Entretiens préalables les 4 et 5 juin prochain

Ils ont depuis multiplié les rassemblements, et demandé une médiation, dernier recours selon eux pour sortir de ce "bourbier".

D’où leur "déception" en recevant ces lettres. "Le dialogue social chez Smovengo passe par des huissiers, des assignations au tribunal et un recours aux intérimaires pour contourner le droit de grèves des salariés", déplore un agent. Pour lui, "la direction se met à dos les usagers, des élus, et ses propres salariés. Les erreurs stratégiques s’enchaînent depuis janvier et semblent ne jamais prendre fin."

 

Quelle porte de sortie, maintenant ? La nomination d'un médiateur se profile. Le Syndicat d'élus gestionnaire Autolib' Vélib' Métropole, a en effet indiqué qu'il serait "prêt à intervenir dès que les salariés auront déposé un préavis de grève en bonne et due forme respectant les 5 jours de préavis". Les salariés qui ont reçu des lettres, eux, sont convoqués pour des entretiens les 4 et 5 juin prochain. "C’est proche. On espère que la médiation va régler le conflit avant", commente un salarié à LCI.

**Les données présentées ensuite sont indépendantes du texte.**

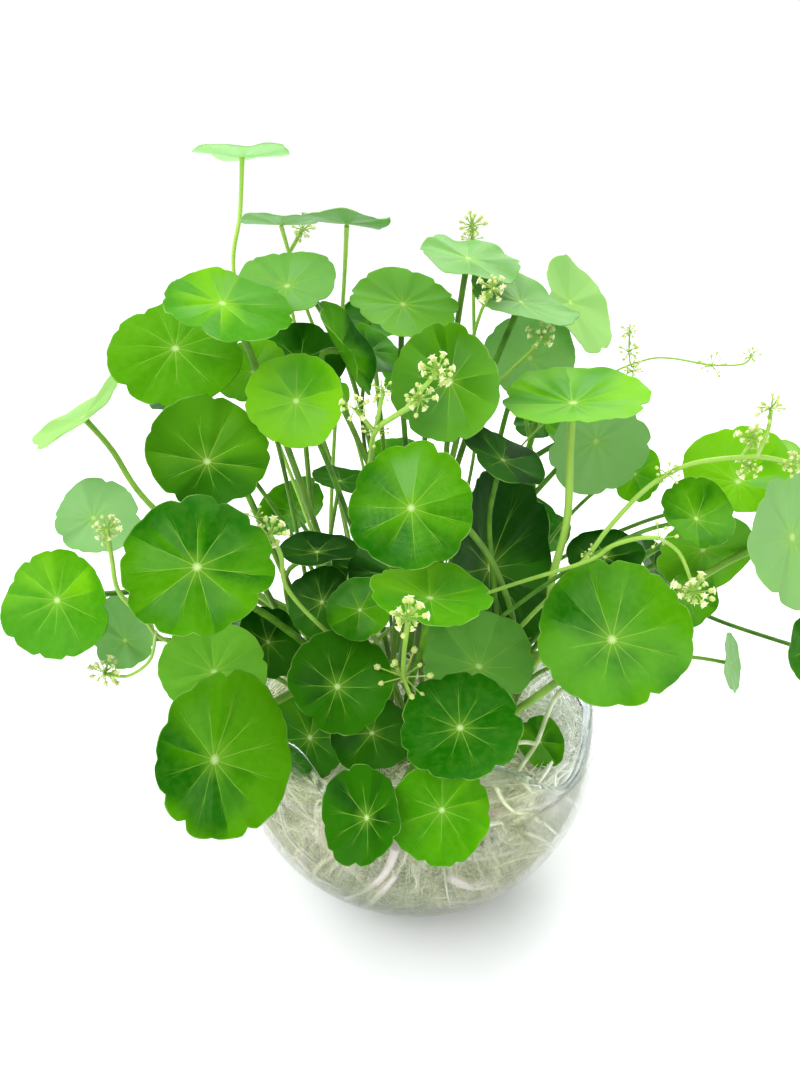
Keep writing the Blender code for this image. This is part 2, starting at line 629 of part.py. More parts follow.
def wave_lip(mesh, lip):
    """Move the wall above the water up and down along its own sphere, so that the lip runs in waves."""
    for vertex in mesh.vertices:
        x, y, z = vertex.co
        out, rise = math.hypot(x, y), z - BOWL_MIDDLE
        angle = math.atan2(out, -rise)
        if angle <= WAVE_STARTS + 0.001 or out < BOWL_RADIUS / 2:
            continue
        bearing, radius = math.atan2(y, x), math.hypot(out, rise)
        share = (angle - WAVE_STARTS) / (lip - WAVE_STARTS)
        angle = WAVE_STARTS + share * (lip_angle(bearing) - WAVE_STARTS)
        r, z = bowl_point(angle, radius)
        vertex.co = (r * math.cos(bearing), r * math.sin(bearing), z)


def smooth(mesh, sharp_degrees=40):
    mesh.shade_smooth()
    mesh.set_sharp_from_angle(angle=math.radians(sharp_degrees))


def make_bowl(parts, cutters):
    lip = (up_the_sphere(LIP_DIP) + up_the_sphere(LIP_CREST)) / 2
    inner_radius, top = BOWL_RADIUS - GLASS, lip + LIP_ROUND / BOWL_RADIUS
    inner_foot = up_the_sphere(GLASS_FLOOR, inner_radius)
    walls = WALL_RINGS + [lip]
    profile = [(0, GLASS_FLOOR), bowl_point(inner_foot, inner_radius)]
    profile += [bowl_point(angle, inner_radius) for angle in walls]
    profile += [bowl_point(top, BOWL_RADIUS - GLASS / 2)]
    profile += [bowl_point(angle, BOWL_RADIUS) for angle in reversed(walls)]
    profile += [bowl_point(up_the_sphere(0), BOWL_RADIUS), (0, 0)]
    mesh = turned(profile, cutters)
    wave_lip(mesh, lip)
    smooth(mesh)
    return put("bowl", mesh, parts, finish("bowl", GLASS_COLOUR, 0.0, 1.0, 1.5))


def lump_roots(mesh):
    """Give the tangle of roots its lumps, everywhere but on the crown and the underside."""
    for vertex in mesh.vertices:
        x, y, z = vertex.co
        out = math.hypot(x, y)
        if out < 10 * MM or z > ROOTS_TOP - MM:
            continue
        bearing = math.atan2(y, x)
        lump = math.cos(5 * bearing + 60 * z) * math.cos(3 * bearing - 110 * z + 1)
        vertex.co = (x * (1 + ROOTS_LUMP * lump), y * (1 + ROOTS_LUMP * lump), z)


def make_roots(parts, cutters):
    mesh = turned([(r * MM, z * MM) for r, z in ROOTS_PROFILE], cutters)
    lump_roots(mesh)
    smooth(mesh)
    return put("root_mass", mesh, parts, finish("root_mass", ROOT_COLOUR, 0.8))


def make_water(parts, cutters, roots):
    """The water stands against the glass and round the roots."""
    radius = BOWL_RADIUS - GLASS - TOUCH
    floor = GLASS_FLOOR + TOUCH
    walls = [angle for angle in WALL_RINGS[::2] if angle < up_the_sphere(WATER_LEVEL)]
    profile = [(0, WATER_LEVEL), bowl_point(up_the_sphere(WATER_LEVEL, radius), radius)]
    profile += [bowl_point(angle, radius) for angle in reversed(walls)]
    profile += [bowl_point(up_the_sphere(floor, radius), radius), (0, floor)]
    mesh = turned(profile, cutters)
    water = put("water", mesh, parts, finish("water", WATER_COLOUR, 0.0, 1.0, 1.33))
    pocket_mesh = roots.data.copy()
    for vertex in pocket_mesh.vertices:
        vertex.co += vertex.normal * 1.4 * TOUCH
    pocket = put("root_pocket", pocket_mesh, cutters, finish("root_pocket", WATER_COLOUR, 0.0))
    add_boolean(water, pocket, "DIFFERENCE")
    return water


def ring(work, centre, level, across, radius, sides):
    turns = [TURN * i / sides for i in range(sides)]
    outward = [math.cos(turn) * level + math.sin(turn) * across for turn in turns]
    return [work.verts.new(centre + radius * way) for way in outward]


def loft(work, few, many):
    """Faces between a ring of few points and a ring of many, which start on the same side."""
    share = len(few) / len(many)
    for j in range(len(many)):
        near, far = few[int(j * share)], few[int((j + 1) * share) % len(few)]
        after = many[(j + 1) % len(many)]
        work.faces.new((near, many[j], after))
        if far is not near:
            work.faces.new((near, after, far))


def leaf_mesh(leaf, sides, foot):
    """Blade and stalk in one: the upper face, the underside that meets it in a thin edge, and the stalk."""
    work = bmesh.new()
    count = 2 * leaf.lobes
    angles = np.arange(count) * TURN / count
    edge = [work.verts.new(point - foot) for point in leaf.surface(1.0, angles)]
    hub = work.verts.new(leaf.hub - foot)
    for j in range(count):
        work.faces.new((edge[j], edge[(j + 1) % count], hub))
    route = leaf.route[::-1]
    level, above = leaf.frame[:, 0], None
    for i, place in enumerate(route):
        onward = unit(route[max(i - 1, 0)] - route[min(i + 1, len(route) - 1)])
        if i == 0:
            onward = leaf.normal
        elif i == len(route) - 1:
            onward = UP
        level = unit(level - (level @ onward) * onward)
        wide = leaf.stalk() * (1.25 if i == 0 else 1)
        below = ring(work, place - foot, level, np.cross(onward, level), wide, sides)
        if above is None:
            loft(work, below, edge)
        else:
            for j in range(sides):
                after = (j + 1) % sides
                work.faces.new((below[j], below[after], above[after], above[j]))
        above = below
    work.faces.new(above[::-1])
    bmesh.ops.triangulate(work, faces=work.faces)
    bmesh.ops.recalc_face_normals(work, faces=work.faces)
    mesh = bpy.data.meshes.new(leaf.name)
    work.to_mesh(mesh)
    work.free()
    smooth(mesh)
    return mesh


def put_leaf(leaf, group, sides):
    foot, surface = leaf.route[0], finish(leaf.name, LEAF_COLOURS[leaf.tone], 0.35)
    return put(leaf.name, leaf_mesh(leaf, sides, foot), group, surface, foot)


def tube(name, points, radius, group, colour, sides_detail=0):
    """A round stalk along straight pieces, as a closed mesh with its origin at its first point."""
    curve = bpy.data.curves.new(name, "CURVE")
    curve.dimensions = "3D"
    curve.bevel_depth = radius
    curve.bevel_resolution = sides_detail
    curve.use_fill_caps = True
    line = curve.splines.new("POLY")
    line.points.add(len(points) - 1)
    for point, place in zip(line.points, points):
        point.co = (*(place - points[0]), 1)
    item = bpy.data.objects.new(name, curve)
    group.objects.link(item)
    return put(name, frozen(item), group, finish(name, colour, 0.5), points[0])


def make_shoot(name, leaves, parts, cutters):
    """A creeping rhizome with the leaves that rise from it, grown as one piece."""
    shoot = tube(name, runner_line(name), RUNNER_RADIUS, parts, STALK_COLOUR, 1)
    for leaf in leaves:
        add_boolean(shoot, put_leaf(leaf, cutters, 3), "UNION")
    return shoot


def make_flowers(name, shape, parts, cutters):
    """A flower stalk with its forks and its heads, grown as one piece."""
    stem, forks, heads = shape
    stalk = tube(name, stem, FLOWER_STALK, parts, FLOWER_COLOUR)
    for number, fork in enumerate(forks, 1):
        branch = tube(f"{name}_fork_{number}", fork, FLOWER_STALK * 0.85, cutters, FLOWER_COLOUR)
        add_boolean(stalk, branch, "UNION")
    for number, (centre, radius) in enumerate(heads, 1):
        work = bmesh.new()
        bmesh.ops.create_icosphere(work, subdivisions=1, radius=radius)
        mesh = bpy.data.meshes.new(f"{name}_head_{number}")
        work.to_mesh(mesh)
        work.free()
        head = put(mesh.name, mesh, cutters, finish(mesh.name, FLOWER_COLOUR, 0.6), centre)
        add_boolean(stalk, head, "UNION")
    return stalk


def main():
    clear_scene()
    parts, cutters = collection("water pennywort in bowl"), collection("cutters")
    make_bowl(parts, cutters)
    roots = make_roots(parts, cutters)
    make_water(parts, cutters, roots)
    singles, shoots, flowers = grow_plant()
    for leaf in singles:
        put_leaf(leaf, parts, 4)
    for name, leaves in shoots.items():
        make_shoot(name, leaves, parts, cutters)
    for name, shape in flowers.items():
        make_flowers(name, shape, parts, cutters)


if __name__ == "__main__":
    main()
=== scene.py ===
# %% [markdown]
# # Water pennywort in a round glass bowl
#
# Pennywort is a bog plant. Its round leaves stand like little umbrellas, each on a stalk that meets the
# middle of its blade, and its pale roots fill the water of the bowl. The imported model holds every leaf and
# stalk as a plain solid in its right place. This lesson keeps those places and gives each piece its real
# surface.

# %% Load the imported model
import json
import math

import bmesh
import bpy
import numpy as np
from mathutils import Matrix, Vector

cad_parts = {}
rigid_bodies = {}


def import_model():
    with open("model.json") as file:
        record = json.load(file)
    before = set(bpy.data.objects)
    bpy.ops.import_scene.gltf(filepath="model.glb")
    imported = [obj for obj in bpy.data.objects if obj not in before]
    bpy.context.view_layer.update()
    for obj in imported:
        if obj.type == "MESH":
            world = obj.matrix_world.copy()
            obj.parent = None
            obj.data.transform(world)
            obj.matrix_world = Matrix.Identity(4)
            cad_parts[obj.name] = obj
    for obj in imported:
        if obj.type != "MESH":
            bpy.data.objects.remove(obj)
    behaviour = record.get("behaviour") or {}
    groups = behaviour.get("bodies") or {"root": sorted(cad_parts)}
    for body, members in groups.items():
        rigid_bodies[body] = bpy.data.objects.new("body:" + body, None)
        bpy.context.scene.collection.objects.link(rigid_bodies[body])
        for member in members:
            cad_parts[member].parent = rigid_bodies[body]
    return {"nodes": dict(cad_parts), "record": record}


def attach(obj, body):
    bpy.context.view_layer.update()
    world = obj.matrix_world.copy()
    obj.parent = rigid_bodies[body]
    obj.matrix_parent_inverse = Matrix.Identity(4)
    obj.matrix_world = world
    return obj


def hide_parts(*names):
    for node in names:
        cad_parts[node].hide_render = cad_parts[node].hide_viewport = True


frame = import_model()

MM = 0.001
TURN = 2 * math.pi
UP = np.array([0.0, 0.0, 1.0])
WHITE = (1.0, 1.0, 1.0)
WELD = 0.02 * MM
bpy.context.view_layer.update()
nodes = frame["nodes"]
slot_of = {part["node"]: part["material_slot"] for part in frame["record"]["subparts"]}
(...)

De son côté, Smovengo, qui connaît de très importants ratés dans le déploiement de son système de vélo, a fait un nouveau point d’étape vendredi dernier. Il assure qu’un total de 699 stations de Vélib' et quelque 7.000 vélos étaient en service à Paris, et réaffirmé son objectif de 800 stations opérationnelles fin juin. Le "plan d'urgence", la phase 1 d'un plan pour sortir de la crise, est ainsi "achevée", assure Smovengo, qui a indiqué par ailleurs que le mouvement de grève actuel avait une "incidence mais pas d'impact direct et mesurable" sur le déploiement du service.